Wednesday, August 17, 2005


The Bald & The Beautiful


Silhouette of Fern

Monday, August 15, 2005

A Day In FRIM

A Day In FRIM Moth On Display Mood... Framing the Flower..... Close-up of a tiny flower on a tree. Guess what compromising position I used for this hard-to-reach spot??? Then look at this 2cm moth that came a visit! Snow in FRIM?
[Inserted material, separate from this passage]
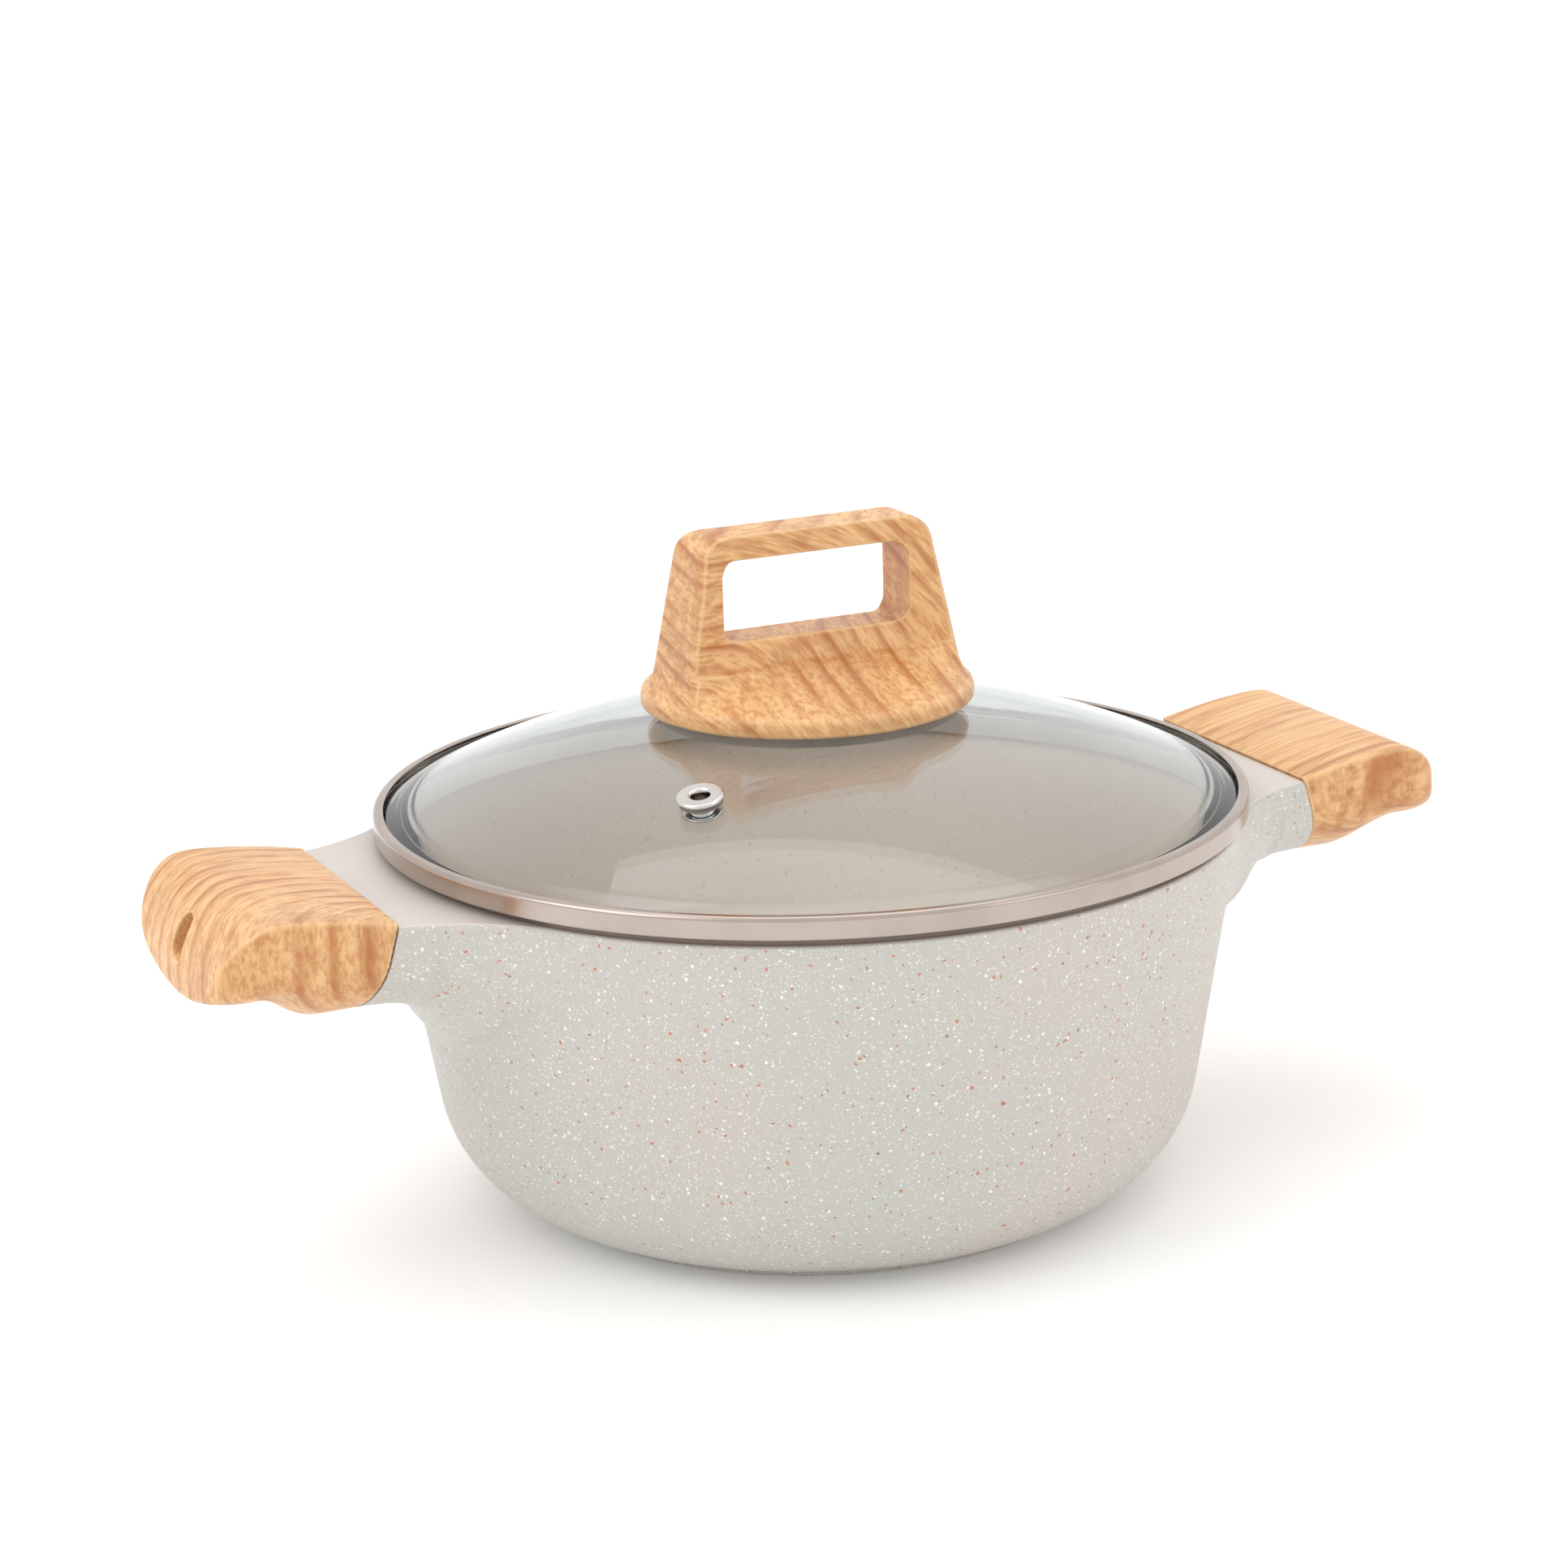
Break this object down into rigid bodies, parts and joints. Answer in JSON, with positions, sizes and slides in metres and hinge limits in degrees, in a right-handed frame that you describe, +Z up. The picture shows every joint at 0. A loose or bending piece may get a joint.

Wednesday, August 10, 2005

Garden of Spiders, Superheroes & Salads Part 2

Dr. Luv is a saviour of sorts. From jungle plants salvaged from destruction of man to the creepy crawlies that are housed within those plants to monkeys shot by poachers & city bumpkins from eating a grasshopper alive. He was a man of dedication, to his love of nature & love of people. I was almost afraid of losing what I’d learnt when I began to converse with him in Japanese. I realised I had forgotten so much vocabulary that I had to think three times before I could form a sentence so we began to say words. He would teach & I would repeat. I told him our Japanese conversation over tea time would be perfect with Ubi Balls. “What?!?” he asked. “Umi balls?” “Ubi balls, doc, you must try those ubi balls!” I said in between, often getting distracted by the birds that visit his garden.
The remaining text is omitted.